Iwan menegaskan, hal itu tidak bisa dibiarkan. Sebab, bisa dilakukan kembali oleh penguasa berikutnya. Iwan pun memastikan pihaknya akan mengajukan sengketa hasil pemilu ke MK dan mendorong pengguliran hak angket di DPR.
Di sisi lain, anggota Komisi II DPR Fraksi PAN Guspardi Gaus menilai langkah politik untuk penyelidikan hak angket Pemilu 2024 tidak akan berjalan mulus. ’’Menurut pandangan saya, hak angket tidak akan terjadi atau terwujud,’’ jelasnya di gedung DPR RI, Senayan, kemarin (14/3).
Guspardi mengatakan, tidak mudah untuk menggalang dukungan panitia angket. Apalagi, hingga kini, sejumlah elite dari partai besar menyebut hak angket belum diperlukan.
KPU Diminta Tolak
Permintaan Nasdem
Kasus mundurnya caleg Nasdem dapil Nusa Tenggara Timur Ratu Ngadu Bonu Wulla terus menjadi sorotan. Spekulasi mundurnya caleg peraih suara terbanyak partai untuk meloloskan politikus lain dinilai bisa mencederai proses demokrasi.
Pengamat politik Citra Institute Efriza mengatakan, kasus mundurnya caleg terpilih tidak sejalan dengan sistem pemilu proporsional terbuka. Terlebih jika spekulasi soal adanya perintah partai benar terjadi. ’’Partai ini telah mengabaikan mekanisme pemilihan anggota legislatif dengan daftar calon terbuka,’’ ujarnya kemarin.
Dalam sistem terbuka, caleg terpilih bergantung pada suara rakyat, bukan pilihan elite partai.
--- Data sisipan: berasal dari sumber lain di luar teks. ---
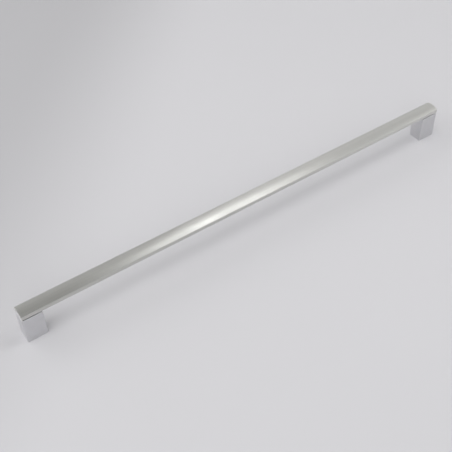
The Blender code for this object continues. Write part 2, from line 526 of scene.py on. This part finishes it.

Karena itu, jika ada upaya partai mengeliminasi calon terpilih, sama saja mengabaikan suara rakyat.
Untuk itu, Efriza meminta KPU tidak menerima begitu saja permintaan Nasdem. Sebab, kasus itu bisa menjadi preseden buruk yang akan diikuti oleh partai lain. ’’Sehingga terjadinya pengabaian suara rakyat hanya untuk kepentingan orang berpengaruh dari partai,’’ terangnya.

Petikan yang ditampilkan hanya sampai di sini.